Data provided:
************
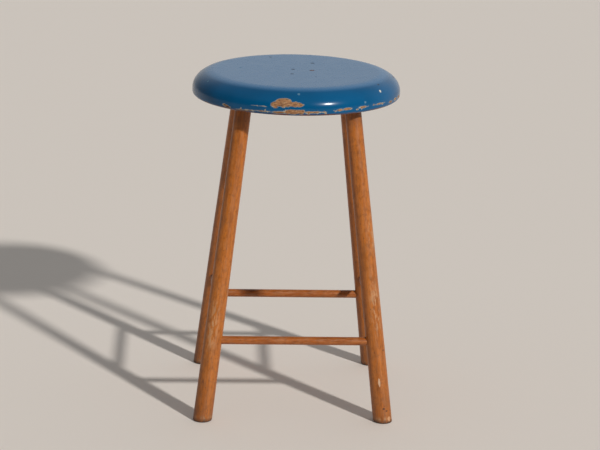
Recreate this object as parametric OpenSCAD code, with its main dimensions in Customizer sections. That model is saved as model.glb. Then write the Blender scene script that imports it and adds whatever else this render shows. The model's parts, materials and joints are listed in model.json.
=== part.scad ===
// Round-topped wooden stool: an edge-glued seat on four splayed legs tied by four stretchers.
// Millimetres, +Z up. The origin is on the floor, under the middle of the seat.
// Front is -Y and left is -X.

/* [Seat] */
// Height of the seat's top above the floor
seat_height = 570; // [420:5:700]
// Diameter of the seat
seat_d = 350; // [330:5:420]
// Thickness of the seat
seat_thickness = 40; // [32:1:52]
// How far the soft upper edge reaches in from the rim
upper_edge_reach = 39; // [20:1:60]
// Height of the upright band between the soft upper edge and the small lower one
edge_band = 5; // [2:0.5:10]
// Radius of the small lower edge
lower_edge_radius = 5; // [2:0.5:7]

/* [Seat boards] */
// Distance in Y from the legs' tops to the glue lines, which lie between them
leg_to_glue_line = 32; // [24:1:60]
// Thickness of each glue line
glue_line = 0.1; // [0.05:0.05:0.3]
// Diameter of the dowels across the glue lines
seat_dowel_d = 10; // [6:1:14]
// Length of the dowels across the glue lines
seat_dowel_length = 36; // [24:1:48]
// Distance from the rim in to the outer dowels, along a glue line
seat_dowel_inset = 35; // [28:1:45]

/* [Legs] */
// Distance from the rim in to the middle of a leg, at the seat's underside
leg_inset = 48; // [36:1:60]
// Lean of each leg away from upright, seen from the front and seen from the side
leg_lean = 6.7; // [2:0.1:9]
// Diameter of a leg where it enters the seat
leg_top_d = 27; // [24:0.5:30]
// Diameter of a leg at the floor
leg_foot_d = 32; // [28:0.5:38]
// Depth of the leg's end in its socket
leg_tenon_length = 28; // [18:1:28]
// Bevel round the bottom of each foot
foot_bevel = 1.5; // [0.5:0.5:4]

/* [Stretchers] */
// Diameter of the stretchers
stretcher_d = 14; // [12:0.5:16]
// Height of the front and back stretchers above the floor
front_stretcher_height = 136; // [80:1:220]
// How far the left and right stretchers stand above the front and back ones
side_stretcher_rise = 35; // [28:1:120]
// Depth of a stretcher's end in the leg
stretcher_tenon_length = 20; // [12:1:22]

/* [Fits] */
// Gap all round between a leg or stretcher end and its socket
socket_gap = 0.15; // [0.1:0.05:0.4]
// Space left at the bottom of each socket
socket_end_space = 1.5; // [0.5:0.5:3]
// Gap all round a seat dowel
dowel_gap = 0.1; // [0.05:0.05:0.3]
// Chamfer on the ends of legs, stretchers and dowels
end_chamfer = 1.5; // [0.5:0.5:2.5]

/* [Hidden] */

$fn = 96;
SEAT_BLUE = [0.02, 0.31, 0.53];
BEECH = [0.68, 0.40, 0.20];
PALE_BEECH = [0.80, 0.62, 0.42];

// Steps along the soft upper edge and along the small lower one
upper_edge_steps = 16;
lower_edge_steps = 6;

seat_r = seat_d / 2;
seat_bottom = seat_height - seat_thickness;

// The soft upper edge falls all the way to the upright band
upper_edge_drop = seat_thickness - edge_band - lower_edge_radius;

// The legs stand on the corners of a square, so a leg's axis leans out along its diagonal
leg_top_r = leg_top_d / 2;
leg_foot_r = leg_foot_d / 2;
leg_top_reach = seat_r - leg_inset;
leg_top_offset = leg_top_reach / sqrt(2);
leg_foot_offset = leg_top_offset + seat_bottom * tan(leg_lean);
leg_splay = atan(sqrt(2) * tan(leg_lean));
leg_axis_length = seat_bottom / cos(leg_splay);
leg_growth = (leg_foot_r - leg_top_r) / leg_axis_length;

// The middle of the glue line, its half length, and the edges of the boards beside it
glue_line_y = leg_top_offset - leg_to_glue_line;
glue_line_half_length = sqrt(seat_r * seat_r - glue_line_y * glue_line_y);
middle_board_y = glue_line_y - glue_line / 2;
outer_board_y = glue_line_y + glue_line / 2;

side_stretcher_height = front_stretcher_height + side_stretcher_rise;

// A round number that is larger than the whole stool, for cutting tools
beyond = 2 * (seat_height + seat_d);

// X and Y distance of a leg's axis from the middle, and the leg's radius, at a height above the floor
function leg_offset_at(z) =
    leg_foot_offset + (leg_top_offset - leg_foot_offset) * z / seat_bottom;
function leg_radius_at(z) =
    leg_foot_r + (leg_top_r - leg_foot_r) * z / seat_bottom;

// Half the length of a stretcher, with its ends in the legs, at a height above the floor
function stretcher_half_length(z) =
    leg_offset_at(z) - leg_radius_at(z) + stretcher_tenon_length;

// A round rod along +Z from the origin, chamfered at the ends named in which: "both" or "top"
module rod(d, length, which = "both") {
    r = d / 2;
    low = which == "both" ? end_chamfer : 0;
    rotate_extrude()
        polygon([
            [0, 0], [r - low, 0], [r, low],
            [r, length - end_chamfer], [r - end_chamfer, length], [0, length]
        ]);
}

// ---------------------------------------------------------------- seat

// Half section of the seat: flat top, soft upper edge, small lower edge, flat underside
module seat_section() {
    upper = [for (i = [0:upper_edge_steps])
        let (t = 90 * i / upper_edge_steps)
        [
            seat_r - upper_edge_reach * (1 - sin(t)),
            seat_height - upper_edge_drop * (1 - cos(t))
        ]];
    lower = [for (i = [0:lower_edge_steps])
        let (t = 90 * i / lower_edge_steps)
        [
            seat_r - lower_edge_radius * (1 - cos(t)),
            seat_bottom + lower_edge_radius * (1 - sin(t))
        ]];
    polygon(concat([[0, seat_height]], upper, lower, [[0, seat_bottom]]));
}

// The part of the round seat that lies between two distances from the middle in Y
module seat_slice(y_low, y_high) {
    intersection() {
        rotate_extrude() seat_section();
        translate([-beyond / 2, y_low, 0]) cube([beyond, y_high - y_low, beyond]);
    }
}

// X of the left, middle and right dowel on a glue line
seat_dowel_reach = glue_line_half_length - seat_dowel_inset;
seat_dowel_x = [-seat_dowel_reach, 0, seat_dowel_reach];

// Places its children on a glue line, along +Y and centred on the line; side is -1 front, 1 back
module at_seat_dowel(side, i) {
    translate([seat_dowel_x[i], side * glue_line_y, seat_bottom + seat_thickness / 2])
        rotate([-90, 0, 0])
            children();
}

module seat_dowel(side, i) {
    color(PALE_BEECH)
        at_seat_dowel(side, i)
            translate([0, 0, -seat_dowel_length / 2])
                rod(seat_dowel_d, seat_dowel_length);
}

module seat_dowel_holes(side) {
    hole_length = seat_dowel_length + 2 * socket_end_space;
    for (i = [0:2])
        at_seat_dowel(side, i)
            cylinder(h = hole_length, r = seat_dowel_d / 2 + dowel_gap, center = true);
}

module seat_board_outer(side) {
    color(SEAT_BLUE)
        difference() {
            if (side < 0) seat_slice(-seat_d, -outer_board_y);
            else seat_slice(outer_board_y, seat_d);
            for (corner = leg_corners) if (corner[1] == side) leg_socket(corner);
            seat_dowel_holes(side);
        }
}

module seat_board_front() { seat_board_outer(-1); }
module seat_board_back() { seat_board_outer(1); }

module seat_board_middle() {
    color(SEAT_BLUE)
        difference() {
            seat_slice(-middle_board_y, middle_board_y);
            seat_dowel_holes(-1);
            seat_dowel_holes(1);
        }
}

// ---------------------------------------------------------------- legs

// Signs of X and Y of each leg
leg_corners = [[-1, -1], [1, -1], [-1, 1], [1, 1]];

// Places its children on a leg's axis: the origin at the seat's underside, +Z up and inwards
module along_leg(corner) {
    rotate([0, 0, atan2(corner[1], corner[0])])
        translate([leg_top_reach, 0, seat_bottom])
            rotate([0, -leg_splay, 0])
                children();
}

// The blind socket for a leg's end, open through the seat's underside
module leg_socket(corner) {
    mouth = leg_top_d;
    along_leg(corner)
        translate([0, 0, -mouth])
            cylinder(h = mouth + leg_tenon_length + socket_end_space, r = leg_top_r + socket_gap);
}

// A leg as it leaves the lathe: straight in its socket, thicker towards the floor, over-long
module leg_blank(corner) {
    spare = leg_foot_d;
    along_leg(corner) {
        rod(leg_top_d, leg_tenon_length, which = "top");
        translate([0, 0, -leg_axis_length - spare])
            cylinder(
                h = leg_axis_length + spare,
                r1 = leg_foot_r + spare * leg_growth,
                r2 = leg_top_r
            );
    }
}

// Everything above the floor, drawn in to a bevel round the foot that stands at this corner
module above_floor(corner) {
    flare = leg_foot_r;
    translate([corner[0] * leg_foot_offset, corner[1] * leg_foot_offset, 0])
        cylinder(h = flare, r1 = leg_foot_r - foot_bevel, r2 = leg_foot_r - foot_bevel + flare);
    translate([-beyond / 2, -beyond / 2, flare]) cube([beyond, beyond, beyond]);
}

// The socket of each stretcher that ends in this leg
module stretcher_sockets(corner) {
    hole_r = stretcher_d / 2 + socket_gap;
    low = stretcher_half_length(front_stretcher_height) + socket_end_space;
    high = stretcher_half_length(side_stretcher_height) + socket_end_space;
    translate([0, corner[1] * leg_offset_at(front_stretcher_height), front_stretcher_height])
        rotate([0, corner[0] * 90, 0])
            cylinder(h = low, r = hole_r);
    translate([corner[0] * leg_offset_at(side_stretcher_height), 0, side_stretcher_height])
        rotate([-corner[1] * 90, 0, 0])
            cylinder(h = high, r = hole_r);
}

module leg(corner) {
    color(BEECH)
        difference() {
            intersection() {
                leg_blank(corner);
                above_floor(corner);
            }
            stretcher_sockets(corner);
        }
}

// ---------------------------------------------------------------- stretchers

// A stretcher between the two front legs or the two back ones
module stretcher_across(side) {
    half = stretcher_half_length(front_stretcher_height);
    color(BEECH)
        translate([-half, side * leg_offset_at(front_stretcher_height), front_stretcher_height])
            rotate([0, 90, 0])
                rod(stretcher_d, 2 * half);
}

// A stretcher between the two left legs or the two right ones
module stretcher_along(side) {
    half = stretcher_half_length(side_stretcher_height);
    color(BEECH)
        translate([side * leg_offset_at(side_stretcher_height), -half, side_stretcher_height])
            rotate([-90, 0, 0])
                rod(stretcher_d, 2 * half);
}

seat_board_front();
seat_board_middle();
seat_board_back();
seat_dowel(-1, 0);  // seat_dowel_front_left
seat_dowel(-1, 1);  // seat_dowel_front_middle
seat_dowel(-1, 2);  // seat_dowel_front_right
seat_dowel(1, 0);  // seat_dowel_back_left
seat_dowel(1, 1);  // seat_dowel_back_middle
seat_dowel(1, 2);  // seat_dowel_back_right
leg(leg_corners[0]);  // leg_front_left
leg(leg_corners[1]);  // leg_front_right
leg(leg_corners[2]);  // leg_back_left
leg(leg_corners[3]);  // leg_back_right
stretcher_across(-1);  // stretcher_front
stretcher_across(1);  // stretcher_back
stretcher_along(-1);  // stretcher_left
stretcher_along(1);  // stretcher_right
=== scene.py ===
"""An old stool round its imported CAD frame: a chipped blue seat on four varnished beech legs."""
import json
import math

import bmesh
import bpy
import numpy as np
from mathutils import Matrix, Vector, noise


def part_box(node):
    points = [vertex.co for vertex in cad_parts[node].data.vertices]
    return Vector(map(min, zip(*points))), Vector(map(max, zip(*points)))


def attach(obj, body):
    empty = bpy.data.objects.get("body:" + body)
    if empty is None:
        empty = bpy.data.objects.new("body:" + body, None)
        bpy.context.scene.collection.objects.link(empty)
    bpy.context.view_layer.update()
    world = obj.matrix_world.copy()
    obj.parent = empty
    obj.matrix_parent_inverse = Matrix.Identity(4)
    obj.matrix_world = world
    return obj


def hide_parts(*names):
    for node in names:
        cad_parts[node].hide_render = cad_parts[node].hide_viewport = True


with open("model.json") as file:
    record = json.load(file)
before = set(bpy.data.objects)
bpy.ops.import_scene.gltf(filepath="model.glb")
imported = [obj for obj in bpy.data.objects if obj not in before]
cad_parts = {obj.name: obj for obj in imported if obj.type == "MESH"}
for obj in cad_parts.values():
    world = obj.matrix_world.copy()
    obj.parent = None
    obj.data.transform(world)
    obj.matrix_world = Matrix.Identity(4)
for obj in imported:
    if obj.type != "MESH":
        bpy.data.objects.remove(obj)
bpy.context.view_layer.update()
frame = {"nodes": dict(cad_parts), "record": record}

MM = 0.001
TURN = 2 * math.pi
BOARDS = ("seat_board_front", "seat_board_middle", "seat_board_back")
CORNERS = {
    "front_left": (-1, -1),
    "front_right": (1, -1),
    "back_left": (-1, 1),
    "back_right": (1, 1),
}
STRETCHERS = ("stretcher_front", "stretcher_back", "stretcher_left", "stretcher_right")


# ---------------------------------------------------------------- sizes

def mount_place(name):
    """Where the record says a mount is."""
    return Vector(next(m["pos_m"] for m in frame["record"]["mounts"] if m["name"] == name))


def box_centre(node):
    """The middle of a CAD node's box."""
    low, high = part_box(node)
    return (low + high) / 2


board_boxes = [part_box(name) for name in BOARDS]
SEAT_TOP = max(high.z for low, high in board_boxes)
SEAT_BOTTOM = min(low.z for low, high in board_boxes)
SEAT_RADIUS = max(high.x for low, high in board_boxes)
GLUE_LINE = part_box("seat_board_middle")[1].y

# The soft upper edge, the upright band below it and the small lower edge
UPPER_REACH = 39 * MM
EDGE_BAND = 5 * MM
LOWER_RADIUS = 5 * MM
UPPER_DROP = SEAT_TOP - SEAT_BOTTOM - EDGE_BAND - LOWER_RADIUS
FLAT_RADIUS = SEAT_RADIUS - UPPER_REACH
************
Exercise details:
Return exactly the lines above from the line that has "seat_board_front();" through the line that has "for node in", inclusive, and nothing else.

Problem solution:
seat_board_front();
seat_board_middle();
seat_board_back();
seat_dowel(-1, 0);  // seat_dowel_front_left
seat_dowel(-1, 1);  // seat_dowel_front_middle
seat_dowel(-1, 2);  // seat_dowel_front_right
seat_dowel(1, 0);  // seat_dowel_back_left
seat_dowel(1, 1);  // seat_dowel_back_middle
seat_dowel(1, 2);  // seat_dowel_back_right
leg(leg_corners[0]);  // leg_front_left
leg(leg_corners[1]);  // leg_front_right
leg(leg_corners[2]);  // leg_back_left
leg(leg_corners[3]);  // leg_back_right
stretcher_across(-1);  // stretcher_front
stretcher_across(1);  // stretcher_back
stretcher_along(-1);  // stretcher_left
stretcher_along(1);  // stretcher_right
=== scene.py ===
"""An old stool round its imported CAD frame: a chipped blue seat on four varnished beech legs."""
import json
import math

import bmesh
import bpy
import numpy as np
from mathutils import Matrix, Vector, noise


def part_box(node):
    points = [vertex.co for vertex in cad_parts[node].data.vertices]
    return Vector(map(min, zip(*points))), Vector(map(max, zip(*points)))


def attach(obj, body):
    empty = bpy.data.objects.get("body:" + body)
    if empty is None:
        empty = bpy.data.objects.new("body:" + body, None)
        bpy.context.scene.collection.objects.link(empty)
    bpy.context.view_layer.update()
    world = obj.matrix_world.copy()
    obj.parent = empty
    obj.matrix_parent_inverse = Matrix.Identity(4)
    obj.matrix_world = world
    return obj


def hide_parts(*names):
    for node in names:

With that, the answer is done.